The problem of economics in developing nations has always been a very complex equation that no theorist has been able to solve. However disparities between agrarian and industrialized economies and how they can relate and balance each other has its roots in the theories of economist William Arthur Lewis.
Born in 1915 in St. Lucia, Lewis saw firsthand the economic imbalances shouldered by the poor in developing nations. Although a British colony, his country was stricken by abject poverty. An excellent student, he attended the London School of Economics and quickly became professor at the University of Manchester.
At Manchester, the influx of Asian and African students spawned a deeper interest in learning about the economies of their nations. While traveling through Bangkok in 1952, Lewis realized that for the most part wages in poor nations stayed constant while profits soared, which went against the assumption that an investment increase should raise wages and stabilize the capital return rate.
Both problems had the same answer: demographics. It turns out that developing nations were divided into two parts: a traditional agricultural sector that had an abundance of labor but low wages and productivity; and a modern industrial sector which carried higher wages and higher productivity but more demand for labor. Profits continue in the latter as long as investment continues. If labor transfers from the traditional to the modern sector, eventually both production and wages will equalize.

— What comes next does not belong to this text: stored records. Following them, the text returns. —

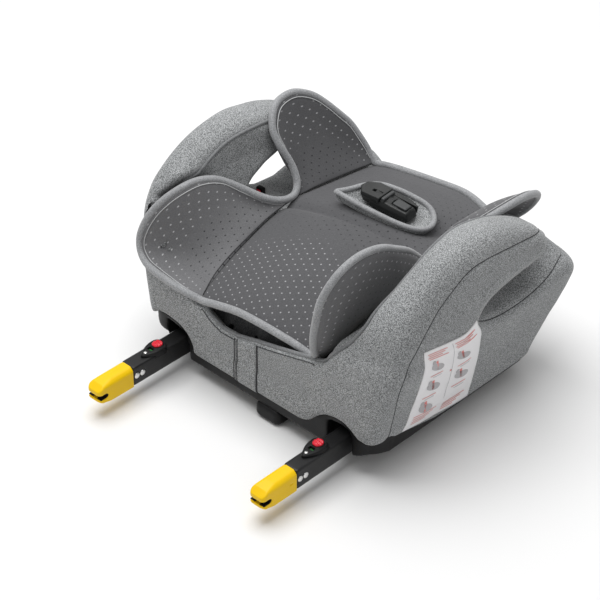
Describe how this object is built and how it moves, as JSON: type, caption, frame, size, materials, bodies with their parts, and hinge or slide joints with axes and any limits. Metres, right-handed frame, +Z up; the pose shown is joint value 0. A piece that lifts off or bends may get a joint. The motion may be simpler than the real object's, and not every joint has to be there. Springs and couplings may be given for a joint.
{
  "type": "booster seat",
  "caption": "Backless child booster seat with padded armrests, lap-belt guides, crotch belt clip and sliding anchor latches at the rear.",
  "frame": {"origin": "on the floor, under the middle of the seat with its anchor latches drawn out: bottom centre of the bounding box", "axes": "+X to the seated child's left, -Y to the front, +Z up"},
  "size_m": [0.444, 0.502, 0.2877],
  "materials": {
    "shell_plastic": "fine moulded grain",
    "black_steel": "satin black",
    "connector_yellow": "satin",
    "release_red": "gloss",
    "bright_steel": "bright",
    "indicator_green": "gloss",
    "foot_rubber": "matt",
    "seat_foam": "moulded foam",
    "melange_fabric": "heathered knit",
    "insert_fabric": "smooth knit with small dots",
    "binding_fabric": "satin binding",
    "label_white": "printed satin label",
    "clip_plastic": "satin"
  },
  "bodies": {
    "seat_base": {"base_shell": "shell_plastic", "seat_deck": "shell_plastic", "bottom_cover": "shell_plastic", "keel": "shell_plastic", "front_feet": "foot_rubber", "bottom_screws": "bright_steel", "guide_rail_left": "shell_plastic", "guide_rail_right": "shell_plastic", "lock_bracket": "shell_plastic", "seat_foam": "seat_foam", "armrest_core_left": "shell_plastic", "armrest_core_right": "shell_plastic", "armrest_cover_left": "melange_fabric", "armrest_cover_right": "melange_fabric", "front_cover": "melange_fabric", "rear_cover": "melange_fabric", "cover_tab": "melange_fabric", "care_label": "label_white", "backrest_socket": "shell_plastic", "belt_guide_left": "shell_plastic", "belt_guide_right": "shell_plastic", "belt_insert_left": "release_red", "belt_insert_right": "release_red", "seat_panel": "insert_fabric", "wing_rear_left": "insert_fabric", "wing_rear_right": "insert_fabric", "wing_front_left": "insert_fabric", "wing_front_right": "insert_fabric", "strap_webbing": "binding_fabric"},
    "isofix_frame": {"latch_tube_left": "black_steel", "latch_tube_right": "black_steel", "cross_bar": "black_steel", "lock_rack": "black_steel", "connector_left": "connector_yellow", "connector_right": "connector_yellow", "button_housing_left": "shell_plastic", "button_housing_right": "shell_plastic", "indicator_left": "indicator_green", "indicator_right": "indicator_green", "latch_rivets": "bright_steel", "hook_pin_left": "bright_steel", "hook_pin_right": "bright_steel"},
    "hook_left": {"latch_hook_left": "bright_steel"},
    "hook_right": {"latch_hook_right": "bright_steel"},
    "button_left": {"release_button_left": "release_red"},
    "button_right": {"release_button_right": "release_red"},
    "adjuster": {"adjuster_grip": "shell_plastic", "adjuster_rod": "black_steel"},
    "pawl": {"lock_pawl": "black_steel"},
    "crotch_pad": {"strap_pad": "melange_fabric", "clip_housing": "clip_plastic", "clip_head": "clip_plastic", "clip_catch": "clip_plastic"},
    "clip_key": {"clip_button": "clip_plastic"}
  },
  "joints": [
    {"name": "latch_slide", "type": "slide", "parent": "seat_base", "child": "isofix_frame", "axis": [0, 1, 0], "range_m": [-0.11, 0]},
    {"name": "hook_left_pivot", "type": "hinge", "parent": "isofix_frame", "child": "hook_left", "pos_m": [0.14, 0.231, 0.041], "axis": [-1, 0, 0], "range_deg": [0, 40]},
    {"name": "hook_right_pivot", "type": "hinge", "parent": "isofix_frame", "child": "hook_right", "pos_m": [-0.14, 0.231, 0.041], "axis": [-1, 0, 0], "range_deg": [0, 40]},
    {"name": "button_left_slide", "type": "slide", "parent": "isofix_frame", "child": "button_left", "axis": [0, 1, 0], "range_m": [0, 0.0082]},
    {"name": "button_right_slide", "type": "slide", "parent": "isofix_frame", "child": "button_right", "axis": [0, 1, 0], "range_m": [0, 0.0082]},
    {"name": "adjuster_pull", "type": "slide", "parent": "seat_base", "child": "adjuster", "axis": [0, -1, 0], "range_m": [0, 0.012], "stiffness_N_per_m": 300},
    {"name": "pawl_lift", "type": "slide", "parent": "seat_base", "child": "pawl", "axis": [0, 0, 1], "range_m": [0, 0.0031]},
    {"name": "pad_fold", "type": "hinge", "parent": "seat_base", "child": "crotch_pad", "pos_m": [-0.052, -0.156, 0.1805], "axis": [0.4478, -0.8942, 0], "range_deg": [0, 80]},
    {"name": "clip_press", "type": "slide", "parent": "crotch_pad", "child": "clip_key", "axis": [0.109, 0.0546, -0.9925], "range_m": [0, 0.003], "stiffness_N_per_m": 400}
  ],
  "couplings": [
    {"joint": "button_left_slide", "follows": "hook_left_pivot", "m_per_rad": 0.01146},
    {"joint": "button_right_slide", "follows": "hook_right_pivot", "m_per_rad": 0.01146},
    {"joint": "pawl_lift", "follows": "adjuster_pull", "ratio": 0.25}
  ]
}
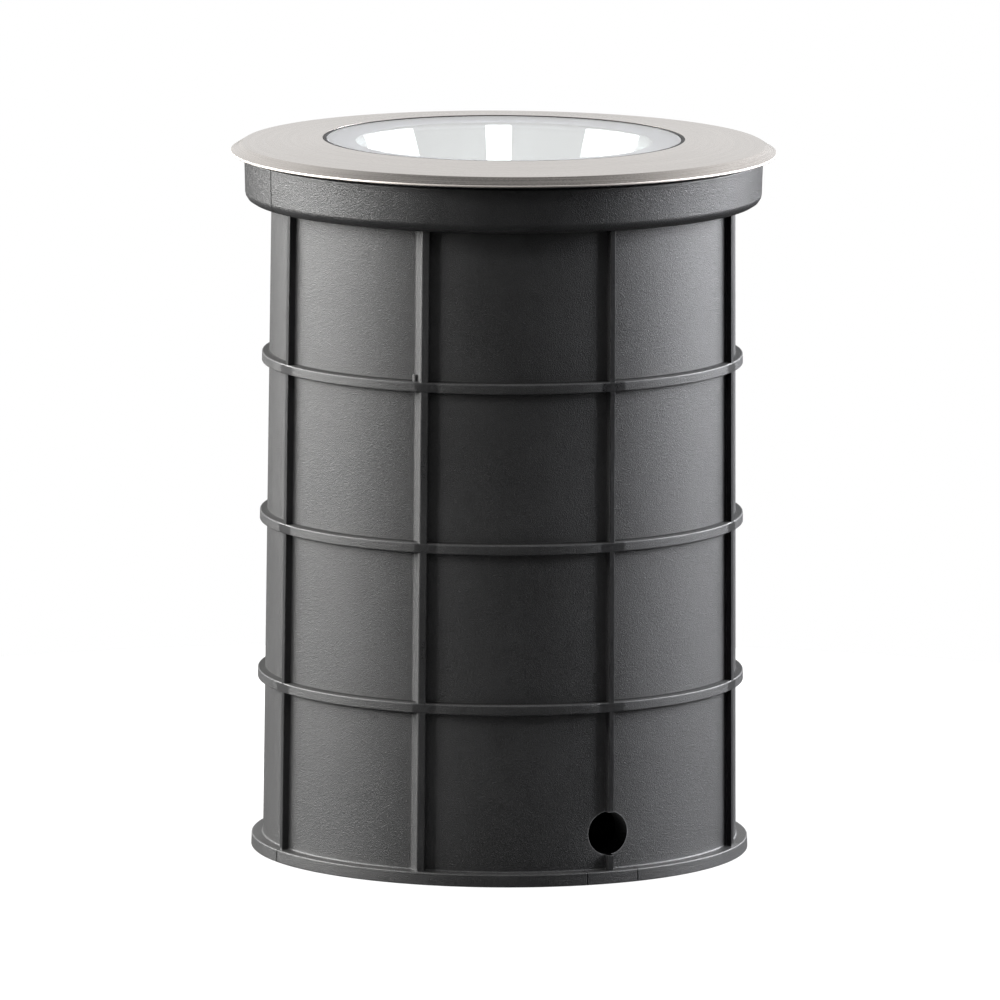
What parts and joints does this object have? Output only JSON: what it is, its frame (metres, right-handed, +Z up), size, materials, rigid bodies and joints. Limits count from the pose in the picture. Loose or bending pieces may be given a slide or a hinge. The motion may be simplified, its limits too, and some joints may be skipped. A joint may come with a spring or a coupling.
{
  "type": "in ground well light",
  "caption": "Round uplight with a stainless ring and thick glass over a faceted reflector, seated in a ribbed black canister.",
  "frame": {"origin": "centre of the canister's foot, on the plane that it stands on", "axes": "+Z up through the middle of the glass; the two cable holes lie on -Y and +Y"},
  "size_m": [0.26, 0.26, 0.3411],
  "materials": {
    "canister": "moulded, slightly glossy black",
    "trim_steel": "brushed round",
    "boss_steel": "turned",
    "glass": "clear, toughened",
    "gasket_rubber": "matte black",
    "cast_alloy": "die cast",
    "screw_steel": "plain stainless",
    "reflector_alloy": "bright anodised",
    "spreader_alloy": "milled",
    "led_board": "white ceramic with a yellow emitter",
    "holder_white": "moulded white",
    "lead_red": "silicone insulation",
    "bush_rubber": "grey silicone",
    "driver_case": "potted white case",
    "terminal_white": "moulded, milky",
    "lead_brown": "insulation",
    "lead_green": "insulation",
    "tag_brass": "tinned",
    "seal_rubber": "matte black",
    "gland_brass": "nickel plated",
    "gland_rubber": "matte black",
    "vent_plastic": "moulded black",
    "spring_steel": "rolled spring steel"
  },
  "bodies": {
    "canister": {"canister": "canister"},
    "lamp_unit": {"housing": "cast_alloy", "gear_cover": "cast_alloy", "cover_screws": "screw_steel", "reflector": "reflector_alloy", "reflector_screws": "screw_steel", "led_plate": "spreader_alloy", "plate_screws": "screw_steel", "led_cob": "led_board", "led_holder": "holder_white", "holder_screws": "screw_steel", "led_leads": "lead_red", "lead_bush": "bush_rubber", "driver": "driver_case", "driver_screws": "screw_steel", "terminal_block": "terminal_white", "terminal_screw": "screw_steel", "input_leads": "lead_brown", "earth_lead": "lead_green", "earth_tag": "tag_brass", "earth_screw": "screw_steel", "gear_cover_seal": "seal_rubber", "gear_cover_screws": "screw_steel", "gland_body": "gland_brass", "gland_locknut": "gland_brass", "gland_seal": "gland_rubber", "vent_plug": "vent_plastic", "spring_clips": "spring_steel", "clip_screws": "screw_steel"},
    "cover": {"trim_ring": "trim_steel", "trim_bosses": "boss_steel", "glass": "glass", "glass_gasket": "gasket_rubber"},
    "gland_nut": {"gland_nut": "gland_brass"}
  },
  "joints": [
    {"name": "lamp_unit_lift", "type": "slide", "parent": "canister", "child": "lamp_unit", "axis": [0, 0, 1], "range_m": [0, 0.25]},
    {"name": "cover_lift", "type": "slide", "parent": "lamp_unit", "child": "cover", "axis": [0, 0, 1], "range_m": [0, 0.06]},
    {"name": "gland_nut_turn", "type": "hinge", "parent": "lamp_unit", "child": "gland_nut", "pos_m": [0, 0, 0.1124], "axis": [0, 0, 1], "range_deg": [0, 720]}
  ]
}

This meant that the fixed labor supply was not really relevant to poor nations with lots of underemployed workers. But if there were dual sectors, it would help the economies of poor countries in the long term because manufacturing, which had a labor shortage, could pull from agricultural, which had an overabundance.
This concept was termed the “Dual Sector Model” and was catalogued in Lewis’ signature work Theory of Economic Growth in 1955. Although controversy and debate dogged him throughout his career, these and other theories are now seen as the beginnings of international development economics. Lewis continued on the path of advocating development in poor nations. He was named principal of the University of the West Indies and later became an economic adviser to the fledgling nation of Ghana. He was knighted in 1963.
In 1970, Lewis helped form the Caribbean Development Bank, based in Barbados, which lent money to borrowing member nations to improve their economies based largely on the Dual Sector Model. In 1979, while teaching at Princeton University, he won the Nobel Prize for economics for his pioneering research on developing nations, the first black person to win a Nobel aside from the peace prize. In 1983, he retired and became president of the American Economics Association, where he remained until his death in 1991.